TASK TO COMPLETE
Reproduce exactly the lines below, from the first through the one containing "const BALL_CENTRE_HEIGHT = CONTACT_HEIGHT", and nothing more.

COLLECTED MATERIAL
┄┄┄┄┄┄
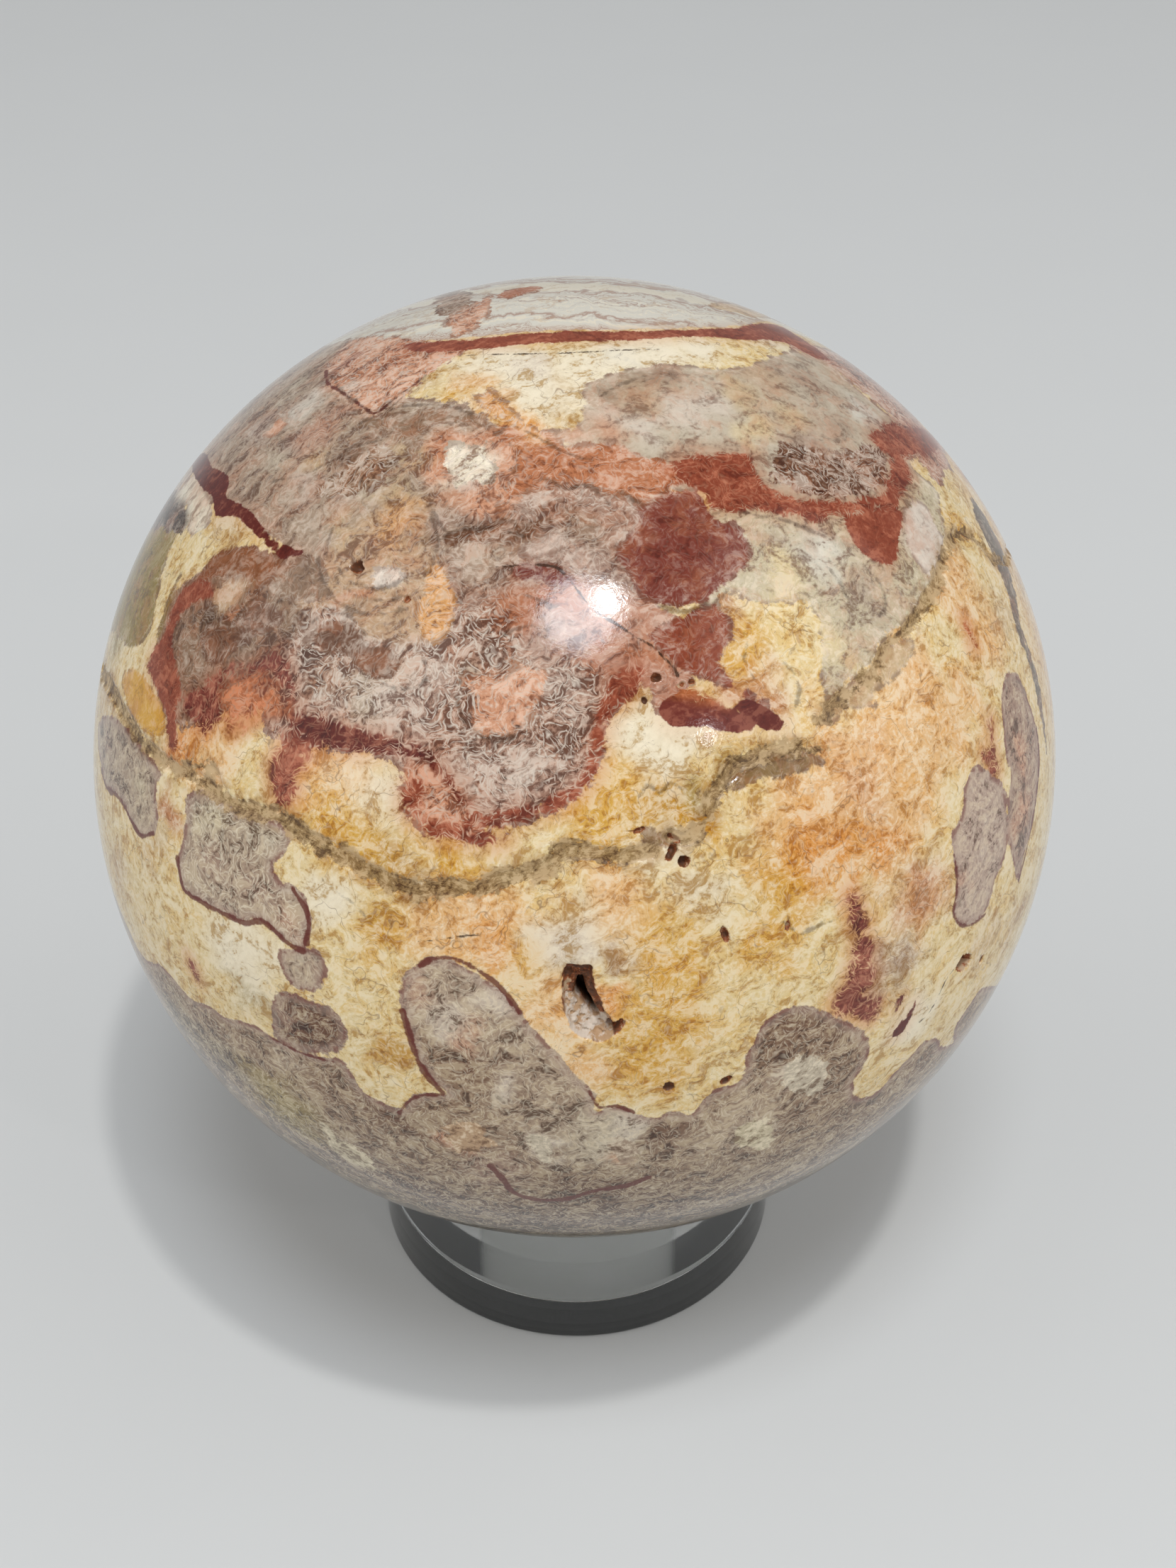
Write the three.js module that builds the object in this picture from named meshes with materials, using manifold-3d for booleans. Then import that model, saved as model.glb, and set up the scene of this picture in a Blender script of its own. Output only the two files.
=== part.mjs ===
// A polished ball of brecciated opal and jasper, resting on a thick-walled clear ring stand.
// Millimetres, +Z up. The origin is at the middle of the ring's underside, and -Y is the front.
import * as THREE from "three";
import Module from "manifold-3d";
import { mergeVertices } from "three/addons/utils/BufferGeometryUtils.js";

const wasm = await Module();
wasm.setup();

// Driving dimensions
const BALL_RADIUS = 40;
const BALL_DETAIL = 15; // each icosahedron edge is split into one more than this
const RING_OUTER_RADIUS = 19;
const RING_BORE_RADIUS = 10;
const RING_HEIGHT = 16;
const RING_SIDES = 72;
const EDGE_BEVEL = 0.4;
const SEAT_WIDTH = 2.5; // how far the sloped seat reaches out from the bore
const SEAT_GAP = 0.1; // between the seat and the ball, along the vertical
const SLIVER = 0.015; // the cuts' leftover slivers up to this size are closed up

// The seat's slope is the ball's own slope at the circle that it rests on.
const CONTACT_RADIUS = RING_BORE_RADIUS + SEAT_WIDTH / 2;
const CONTACT_ANGLE = Math.asin(CONTACT_RADIUS / BALL_RADIUS);
const SEAT_DROP = SEAT_WIDTH * Math.tan(CONTACT_ANGLE);
const CONTACT_HEIGHT = RING_HEIGHT - SEAT_DROP / 2;
const BALL_CENTRE_HEIGHT = CONTACT_HEIGHT + BALL_RADIUS * Math.cos(CONTACT_ANGLE) + SEAT_GAP;

// Pits in the ball. azimuth and elevation place a pit's mouth as seen from the ball's centre, in degrees,
// with azimuth -90 at the front and 0 on the right. turn is how far its long side leans from level,
// anticlockwise as seen from outside. length, width and depth are in millimetres.
const VUG = [
  { azimuth: -89.4, elevation: 15.6, turn: 96, length: 2.9, width: 2.0, depth: 2.2 },
  { azimuth: -88.2, elevation: 13.6, turn: 112, length: 3.6, width: 2.3, depth: 3.4 },
  { azimuth: -87.1, elevation: 11.5, turn: 118, length: 2.7, width: 2.5, depth: 2.8 },
  { azimuth: -85.6, elevation: 10.0, turn: 35, length: 1.5, width: 0.9, depth: 1.3 },
];
const SEAM_CAVITIES = [
  { azimuth: -77.7, elevation: 27.0, turn: 0, length: 0.95, width: 0.8, depth: 0.8 },
  { azimuth: -79.0, elevation: 28.1, turn: 60, length: 1.35, width: 0.6, depth: 0.7 },
  { azimuth: -78.5, elevation: 29.4, turn: 140, length: 1.2, width: 0.45, depth: 0.5 },
  { azimuth: -82.4, elevation: 30.6, turn: 20, length: 0.9, width: 0.4, depth: 0.4 },
];
const LENS_PITS = [
  { azimuth: -78.4, elevation: 45.1, turn: 20, length: 0.8, width: 0.65, depth: 0.55 },
  { azimuth: -75.0, elevation: 44.1, turn: 0, length: 0.5, width: 0.42, depth: 0.35 },
  { azimuth: -73.6, elevation: 44.1, turn: 30, length: 0.6, width: 0.5, depth: 0.4 },
  { azimuth: -80.4, elevation: 43.0, turn: 100, length: 0.5, width: 0.42, depth: 0.4 },
];
const SINGLE_PITS = [
  { azimuth: -42.9, elevation: 2.4, turn: 150, length: 1.4, width: 1.2, depth: 1.5 },
  { azimuth: -39.1, elevation: 0.3, turn: 40, length: 0.9, width: 0.6, depth: 0.35 },
  { azimuth: -127.5, elevation: 52.4, turn: 150, length: 1.2, width: 0.95, depth: 0.9 },
  { azimuth: -116.6, elevation: 51.2, turn: 30, length: 0.6, width: 0.5, depth: 0.35 },
  { azimuth: -80.2, elevation: 1.6, turn: 70, length: 0.95, width: 0.8, depth: 0.5 },
  { azimuth: -74.1, elevation: 1.2, turn: 20, length: 1.0, width: 0.8, depth: 0.5 },
  { azimuth: -73.9, elevation: 18.8, turn: 105, length: 1.4, width: 0.6, depth: 0.5 },
  { azimuth: -66.9, elevation: 18.1, turn: 80, length: 0.8, width: 0.5, depth: 0.4 },
];
const BACK_PITS = [
  { azimuth: 74, elevation: 31, turn: 130, length: 2.1, width: 1.2, depth: 1.3 },
  { azimuth: 79, elevation: 29, turn: 20, length: 1.0, width: 0.7, depth: 0.6 },
  { azimuth: 128, elevation: -12, turn: 60, length: 1.3, width: 1.0, depth: 0.9 },
  { azimuth: 163, elevation: 24, turn: 100, length: 1.0, width: 0.7, depth: 0.6 },
  { azimuth: 21, elevation: 9, turn: 15, length: 1.2, width: 0.7, depth: 0.7 },
];

const STONE_MATERIAL = new THREE.MeshStandardMaterial({ color: 0xb3a08c, roughness: 0.15, metalness: 0 });
const CLEAR_MATERIAL = new THREE.MeshStandardMaterial({ color: 0xe6ecef, roughness: 0.05, metalness: 0 });

// A closed geometry becomes a solid once only its positions are left and its shared corners are merged.
function toSolid(geometry) {
  const bare = geometry.clone();
  bare.deleteAttribute("normal");
  bare.deleteAttribute("uv");
  const merged = mergeVertices(bare, 1e-5);
  const vertProperties = new Float32Array(merged.attributes.position.array);
  const triVerts = new Uint32Array(merged.index.array);
  return new wasm.Manifold(new wasm.Mesh({ numProp: 3, vertProperties, triVerts }));
}

function toGeometry(solid) {
  const mesh = solid.getMesh();
  const geometry = new THREE.BufferGeometry();
  geometry.setAttribute("position", new THREE.BufferAttribute(new Float32Array(mesh.vertProperties), 3));
  geometry.setIndex(new THREE.BufferAttribute(new Uint32Array(mesh.triVerts), 1));
  geometry.computeVertexNormals();
  return geometry;
}

// The direction from the ball's centre to a place on its surface
function outward(azimuth, elevation) {
  const turn = THREE.MathUtils.degToRad(azimuth);
  const rise = THREE.MathUtils.degToRad(elevation);
  const level = Math.cos(rise);
  return new THREE.Vector3(level * Math.cos(turn), level * Math.sin(turn), Math.sin(rise));
}

// How much a pit's wall bulges or narrows in a direction, so that no pit is a plain bowl
function unevenness(point, phase) {
  const slow = Math.sin(2.3 * point.x + phase) * Math.cos(2.9 * point.y - 1.7 * phase);
  const quick = Math.sin(5.1 * point.y + 2.1 * phase) * Math.cos(4.3 * point.z + phase);
  return 1 + 0.16 * slow + 0.09 * quick;
}

// One uneven hollow whose mouth has the stated length and width, as a closed solid to cut away
function pitCutter(pit, phase) {
  const geometry = new THREE.IcosahedronGeometry(1, pit.length > 1.2 ? 2 : 1);
  const position = geometry.attributes.position;
  const point = new THREE.Vector3();
  for (let i = 0; i < position.count; i += 1) {
    point.fromBufferAttribute(position, i);
    point.multiplyScalar(unevenness(point, phase));
    position.setXYZ(i, point.x, point.y, point.z);
  }
  geometry.scale(pit.length / 2, pit.width / 2, pit.depth);

  const normal = outward(pit.azimuth, pit.elevation);
  const level = new THREE.Vector3(0, 0, 1).cross(normal).normalize();
  const uphill = normal.clone().cross(level);
  const frame = new THREE.Matrix4().makeBasis(level, uphill, normal);
  const lean = new THREE.Matrix4().makeRotationZ(THREE.MathUtils.degToRad(pit.turn));
  geometry.applyMatrix4(frame.multiply(lean));
  geometry.translate(...normal.multiplyScalar(BALL_RADIUS).toArray());
  return toSolid(geometry);
}

function makeStone() {
  const ball = new THREE.IcosahedronGeometry(BALL_RADIUS, BALL_DETAIL);
  const pits = [...VUG, ...SEAM_CAVITIES, ...LENS_PITS, ...SINGLE_PITS, ...BACK_PITS];
  let solid = toSolid(ball);
  pits.forEach((pit, index) => {
    solid = solid.subtract(pitCutter(pit, 1 + index));
  });

  const stone = new THREE.Mesh(toGeometry(solid.asOriginal().simplify(SLIVER)), STONE_MATERIAL);
  stone.name = "stone";
  stone.position.z = BALL_CENTRE_HEIGHT;
  return stone;
}

function makeRingStand() {
  const outer = RING_OUTER_RADIUS;
  const bore = RING_BORE_RADIUS;
  const top = RING_HEIGHT;
  const profile = [
    new THREE.Vector2(bore + EDGE_BEVEL, 0),
    new THREE.Vector2(outer - EDGE_BEVEL, 0),
    new THREE.Vector2(outer, EDGE_BEVEL),
    new THREE.Vector2(outer, top - EDGE_BEVEL),
    new THREE.Vector2(outer - EDGE_BEVEL, top),
    new THREE.Vector2(bore + SEAT_WIDTH, top),
    new THREE.Vector2(bore, top - SEAT_DROP),
    new THREE.Vector2(bore, EDGE_BEVEL),
    new THREE.Vector2(bore + EDGE_BEVEL, 0),
  ];
  const geometry = new THREE.LatheGeometry(profile, RING_SIDES);
  geometry.rotateX(Math.PI / 2);

  const ringStand = new THREE.Mesh(geometry, CLEAR_MATERIAL);
  ringStand.name = "ring_stand";
  return ringStand;
}

const sphereOnStand = new THREE.Group();
sphereOnStand.add(makeRingStand(), makeStone());

export default sphereOnStand;
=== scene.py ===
"""A polished ball of brecciated opal and jasper on a clear ring stand: finish, stage and camera."""
import math

import bpy
import numpy as np
from bpy.props import FloatProperty, FloatVectorProperty, IntProperty, PointerProperty
from mathutils import Euler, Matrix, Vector


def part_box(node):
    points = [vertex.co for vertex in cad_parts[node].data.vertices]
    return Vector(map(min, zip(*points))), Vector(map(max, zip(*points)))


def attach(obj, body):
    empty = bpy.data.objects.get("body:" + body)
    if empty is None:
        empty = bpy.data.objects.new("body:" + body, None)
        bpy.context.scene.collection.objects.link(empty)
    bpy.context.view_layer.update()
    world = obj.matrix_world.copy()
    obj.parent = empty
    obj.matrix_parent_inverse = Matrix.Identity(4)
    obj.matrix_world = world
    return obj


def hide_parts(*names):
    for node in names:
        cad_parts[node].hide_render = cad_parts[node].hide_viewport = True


bl_info = {
    "name": "Breccia Sphere Dresser",
    "version": (1, 0, 0),
    "blender": (4, 5, 0),
    "location": "View3D > Sidebar > Sphere",
    "description": "Dresses a polished breccia sphere and its clear ring stand",
    "category": "Object",
}

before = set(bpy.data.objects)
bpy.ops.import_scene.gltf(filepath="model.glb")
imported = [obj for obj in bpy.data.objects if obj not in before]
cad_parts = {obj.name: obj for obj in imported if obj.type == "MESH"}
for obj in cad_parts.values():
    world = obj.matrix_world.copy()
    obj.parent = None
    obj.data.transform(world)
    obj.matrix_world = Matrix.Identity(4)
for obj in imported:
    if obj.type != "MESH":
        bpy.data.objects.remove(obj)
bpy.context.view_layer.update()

MM = 0.001
STONE_LOW, STONE_HIGH = (np.array(corner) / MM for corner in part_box("stone"))
BALL_RADIUS = (STONE_HIGH[0] - STONE_LOW[0]) / 2
BALL_CENTRE = (STONE_LOW + STONE_HIGH) / 2
RING_LOW, RING_HIGH = (np.array(corner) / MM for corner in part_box("ring_stand"))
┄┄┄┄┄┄
COMPLETED TASK
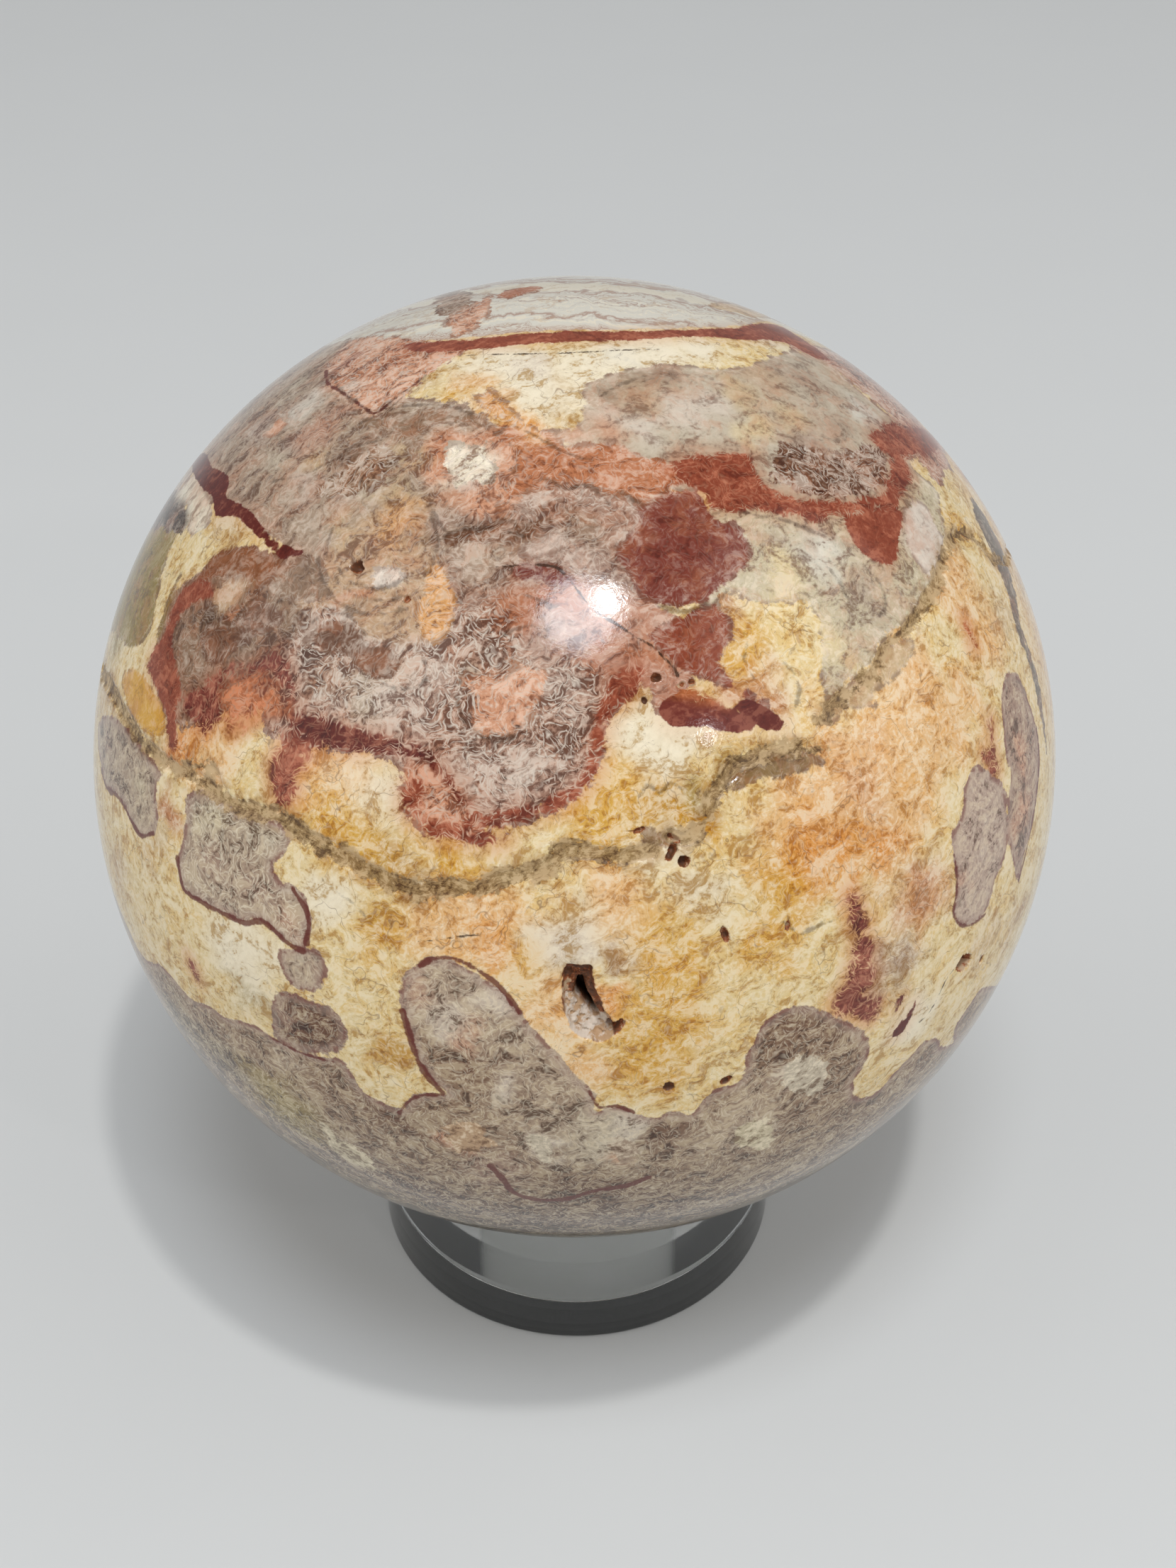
Write the three.js module that builds the object in this picture from named meshes with materials, using manifold-3d for booleans. Then import that model, saved as model.glb, and set up the scene of this picture in a Blender script of its own. Output only the two files.
=== part.mjs ===
// A polished ball of brecciated opal and jasper, resting on a thick-walled clear ring stand.
// Millimetres, +Z up. The origin is at the middle of the ring's underside, and -Y is the front.
import * as THREE from "three";
import Module from "manifold-3d";
import { mergeVertices } from "three/addons/utils/BufferGeometryUtils.js";

const wasm = await Module();
wasm.setup();

// Driving dimensions
const BALL_RADIUS = 40;
const BALL_DETAIL = 15; // each icosahedron edge is split into one more than this
const RING_OUTER_RADIUS = 19;
const RING_BORE_RADIUS = 10;
const RING_HEIGHT = 16;
const RING_SIDES = 72;
const EDGE_BEVEL = 0.4;
const SEAT_WIDTH = 2.5; // how far the sloped seat reaches out from the bore
const SEAT_GAP = 0.1; // between the seat and the ball, along the vertical
const SLIVER = 0.015; // the cuts' leftover slivers up to this size are closed up

// The seat's slope is the ball's own slope at the circle that it rests on.
const CONTACT_RADIUS = RING_BORE_RADIUS + SEAT_WIDTH / 2;
const CONTACT_ANGLE = Math.asin(CONTACT_RADIUS / BALL_RADIUS);
const SEAT_DROP = SEAT_WIDTH * Math.tan(CONTACT_ANGLE);
const CONTACT_HEIGHT = RING_HEIGHT - SEAT_DROP / 2;
const BALL_CENTRE_HEIGHT = CONTACT_HEIGHT + BALL_RADIUS * Math.cos(CONTACT_ANGLE) + SEAT_GAP;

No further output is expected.